Ringfort (Rath), Ballyclemock, Co. Wexford
Co. Wexford |
Ringforts
There is a ringfort at Ballyclemock in County Wexford that you cannot see by standing in the field above it.
Walking the pasture on its steep east-facing slope, with the Tomgarrow stream running north to south some sixty metres below, there is nothing to indicate that a substantial enclosed settlement once occupied this ground. The earthworks have been levelled, the banks absorbed into farmland, and the site exists now primarily as absence.

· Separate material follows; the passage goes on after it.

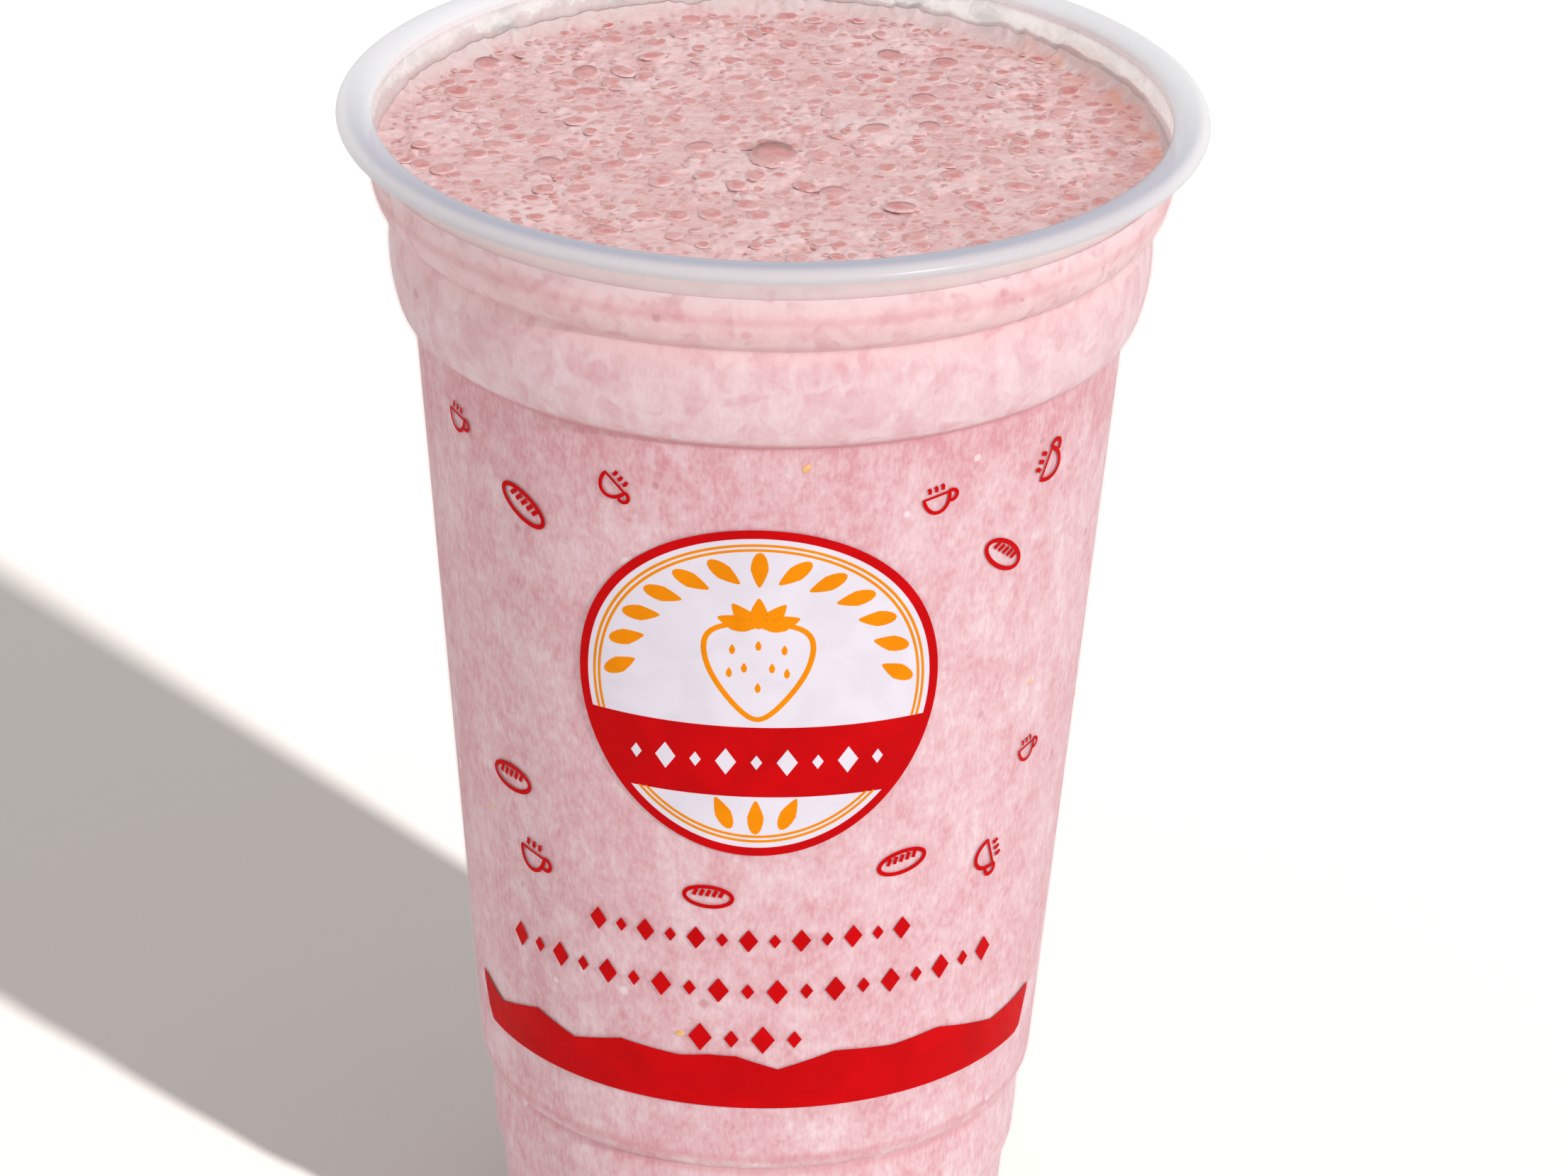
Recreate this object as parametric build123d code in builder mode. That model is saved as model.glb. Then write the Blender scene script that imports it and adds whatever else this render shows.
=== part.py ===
"""A strawberry smoothie in the disposable cup that holds it.

Two solids share one axis of revolution: the thin-walled cup and the drink that
fills it up to the froth line. The origin is the centre of the cup's base and
+Z points up. All sizes are in millimetres.
"""
from build123d import *
import os

# Overall sizes of the cup
rim_diameter = 98.0        # outside of the rolled rim
base_diameter = 57.4       # where the foot meets the table
cup_height = 148.0         # table to the top of the rolled rim
wall = 0.7                 # sheet thickness, measured square to the axis

# Rolled rim
bead_width = 3.3           # from the neck's outer skin out to the rim's edge
bead_height = 2.2          # top to bottom of the roll
bead_lip = 0.15            # how far the roll stands proud of the inner wall

# Neck, where a lid would grip
neck_length = 7.3          # from the middle of the roll down to the curl
neck_taper = 0.4           # narrowing over that length
neck_curl_drop = 3.8       # height of the curl under the neck
neck_curl_in = 2.4         # how far the curl tucks in
neck_curl_bow = 0.45       # roundness of the curl

# Stacking shoulder
shoulder_length = 9.9
shoulder_taper = 0.44
shoulder_bow = 0.62
shoulder_curl_drop = 2.6
shoulder_curl_in = 2.0
shoulder_curl_bow = 0.4

# Lower step, foot band and foot
step_drop = 2.4
step_in = 1.45
step_bow = 0.35
band_length = 8.1
band_taper = 0.25
band_bow = 0.2
band_curl_drop = 2.5
band_curl_in = 0.85
band_curl_bow = 0.3
foot_height = 17.6         # from the table up to the crease under the band
foot_spread = 1.45         # how much wider the foot is at that crease

# Underside
base_round = 1.5           # rounding between the foot and the table
recess_margin = 4.6        # width of the ring that the cup stands on
recess_slant = 1.0         # how far the recess narrows as it rises
recess_depth = 3.0

# Drink
headspace = 6.1            # top of the rim down to the edge of the froth
froth_crown = 0.5          # how far the middle of the froth stands above its edge
meniscus = 0.6             # height and width of the froth's climb up the wall
fit_gap = 0.1              # clearance between the drink and the cup's inner skin

# Values worked out from the sizes above
rim_radius = rim_diameter / 2
base_radius = base_diameter / 2
rim_line = cup_height - bead_height / 2
froth_line = cup_height - headspace
recess_radius = base_radius - recess_margin
ledge_lift = 0.6           # share of an inset by which the inner skin also rises
corner_bow_share = 0.2     # bow of the base corner as a share of its chord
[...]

What survives is visible only from the air. An aerial photograph, reference GB89.AO.22, reveals a cropmark, the differential growth of grass or crops over buried features, outlining an incomplete curvilinear enclosure roughly thirty metres in diameter. The cropmark traces a fosse, the defensive ditch that would originally have surrounded the rath, and shows an entrance gap facing south-east. A rath is an early medieval farmstead enclosure, typically circular and defined by an earthen bank and outer ditch, used in Ireland from roughly the fifth to the twelfth century. The 1839 edition of the Ordnance Survey six-inch map recorded the site as a circular enclosure with a somewhat larger diameter of approximately forty metres, suggesting the cartographers were working from traces that have since disappeared entirely. A second rath is recorded immediately to the north, indicating this was not an isolated settlement but part of a small cluster of enclosed farmsteads in this stretch of south Wexford.